Matthew Albert said he was struck by the profound thinking that would be done by the Institute and the way in which the world seemed to be dictating the need for the thought leadership the Institute would provide.

He told the audience a story about an incident during his work with the United Nations High Commissioner for Refugees in Kenya to emphasise the need for the work the Institute would do. (listen to the story here)

“Telling people we had no food left was one of the hardest things I had to do,” he said.

“But I realised on the return journey I had more capacity to have an impact on the situation there on the other side of the world as a citizen of a rich country.

“Everything is interconnected in our world.

“Citizenship and globalisation are linked and it was never more apparent to me than at the moment, which is the reason this institute is timely and important.”

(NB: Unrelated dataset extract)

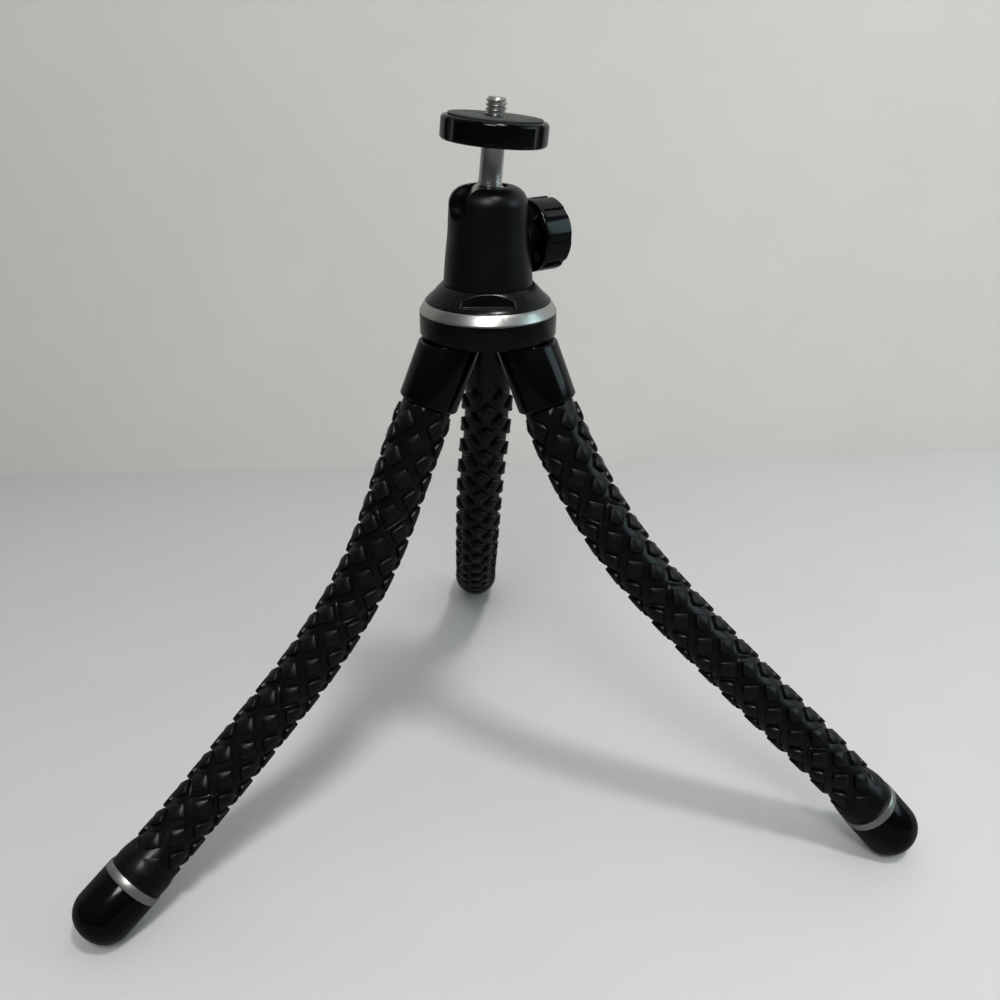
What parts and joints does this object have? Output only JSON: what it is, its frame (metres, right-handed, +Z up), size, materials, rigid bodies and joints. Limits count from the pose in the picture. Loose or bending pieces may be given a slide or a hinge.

The Vice-Chancellor of Deakin University, Professor Jane den Hollander said the Institute, created from the merger of the Alfred Deakin Research Institute and the Centre for Citizenship and Globalisation, would form an important, timely, significant research pillar for Deakin, Victoria and people in Australia.

The work of the Institute will advance global understanding of intercultural relations, migration, racism, religion, democracy, politics and governance and shape important agendas and inform the debate,” she said.

“If you think of just those words and what we have been watching on our televisions and on our radios and on the various blogs and sites we all read these days I think this is going to be an interesting place.

“None of those words are neutral, they all carry great potency and power and subjective and objective views with them.

“One of the great challenges we are going to have over the next while will be to be able to be firm and stand and say some of the things that I, not only as Vice-Chancellor, but as an individual, believe need to be said in Australia.”

Professor den Hollander said Australia had not had a great run.

“We’ve certainly managed to make ourselves a great pillar of concern and interest in the world and its time we started to think really clearly about what it is we mean and what we in our Institute want to say about the world in which we live.”

ADI Director and the UNESCO Chair in Cultural Diversity and Social Justice, Professor Fethi Mansouri, said the Institute’s research was interconnected and fostered researchers with a range of disciplinary expertise.

“Identity and Diversity is the area which matters to many people and touches a lot of us in terms of how we deal with increased manifestations of diversity.

“The human mobility that is taking place now is increasingly engendering these new forms of diversity and how we deal with diversity and how we understand it and how it penetrates the way we operate on a daily basis is extremely important to us,” he said.

Professor Mansouri said at a global perspective the human rights and development stream was of particular note.

“What we have seen is that the Millennium Development Goals have perhaps ignored the cultural issues that are extremely important in pursuing developmental goals across the world but particularly in Africa and parts of Asia,” he said.

Professor Mansouri said the Institute wanted to bring a balance to how development was dealt with making it sustainable but also culturally sensitive and inclusive.

Professor Mansouri said the Institute, along with the federally funded Australian Intervention Support Hub (AISH), co-headed by the Institute’s Professor Greg Barton, brought a social science perspective to the debate on security and governance.

“We are interested in what the social sciences can bring to the table in terms of understanding the processes of ideological radicalisation, the processes behind the rise of extremism not just in Muslim communities but across the spectrum, but also what societies can do by using nuanced understanding.”

Professor Mansouri said the Institute hosted the UNESCO chair in Cultural Diversity and Social Justice and hosted an enviable 20 Australian Research Council funded research projects on topics including heritage destruction, countering racism and indigeneity in Australia.

“Our orientation has been and always will be global,” he said.

“We are particularly aware that the research focus on many of these issues has come from the global north.

“The global south is being studied, being examined, being looked at but doesn’t contribute to the generation of the knowledge.

“We are hoping we can work with our research colleagues in parts of Africa and South East Asia and the Pacific and work collaboratively on producing the knowledge that relates back to them rather than us projecting the images of what we think they are doing in particular areas.

“That way we can achieve research outcomes but also empower.”